Alpha's most exciting service occurred late in January 1865, when most of the more powerful Union warships had withdrawn from the James to participate in an attack on Fort Fisher, North Carolina, which defended Wilmington, North Carolina, the South's last open port. The Confederate Navy's squadron on that river had remained between Richmond, Virginia, and a line of obstructions across the James, awaiting a chance to engage its Union counterpart on favorable terms. Thinking that this temporary Federal weakness afloat in the area was just such an opportunity, Commander John K. Mitchell, CSN, removed some of the obstructions; and, on the evening of 23 January, led the Southern Navy's James River Squadron downstream and attempted to slip through the new gap in the cordon of hulks which separated them from the Union warships. The Davis Administration joined Mitchell in hoping that a Confederate naval victory on James would break General Grant's line of supply and communication and lift his siege of the Confederate capital.

When word of this threatening thrust reached Comdr. William Albert Parker – who commanded the Union naval forces remaining on the James—he dropped his ships downstream to a position where they could maneuver effectively during the expected battle. His vessels experienced great difficulty turning in the narrow, shallow, and meandering channel of the upper river; and Alpha assisted them to reach their new positions downstream.
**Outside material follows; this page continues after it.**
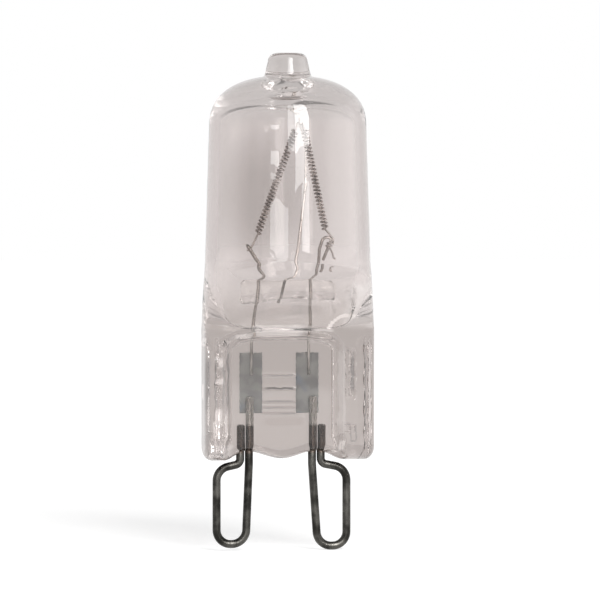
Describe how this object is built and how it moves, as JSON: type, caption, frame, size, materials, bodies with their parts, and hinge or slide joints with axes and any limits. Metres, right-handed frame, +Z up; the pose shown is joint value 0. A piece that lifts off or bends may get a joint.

During the movement, several of Parker's warships—including his flagship, the double-turreted monitor Onondaga – ran aground; and Alpha proved to be invaluable by helping to refloat them. However, the navigational difficulties of the upper James impartially plagued both sides; and two of Mitchell's ironclads, one gunboat, and a torpedo boat also ran aground while attempting to slip through the gap despite fire from Union shore batteries. This development prompted Parker to return upstream to join in the bombardment. A shell soon struck the stranded gunboat Drewry, detonating her magazine; and the resulting explosion so damaged Scorpion, grounded nearby, that Mitchell ordered that gunboat abandoned. Then when the stranded ironclads were again afloat, the surviving Confederate warships retired to Richmond.

The highlight of Alpha's service on the James River was her participation in the expedition upstream to Richmond immediately after General Robert E. Lee's Army of Northern Virginia abandoned the desperately defended city. During this operation Malvern carried President Abraham Lincoln to the former Confederate capital where former slaves paid the President homage and showed him their warm appreciation. Alpha left the James in July 1865 and steamed to Washington, D.C. She was sold at public auction at the Washington Navy Yard on 23 September 1865 to William L. Wall and Company of Baltimore, Maryland. Redocumented as Alpha on 7 October 1865, she operated as a merchant tug for more than two decades. Her career was finally ended when she was destroyed by fire on 5 June 1886. Other details of her loss have not been found.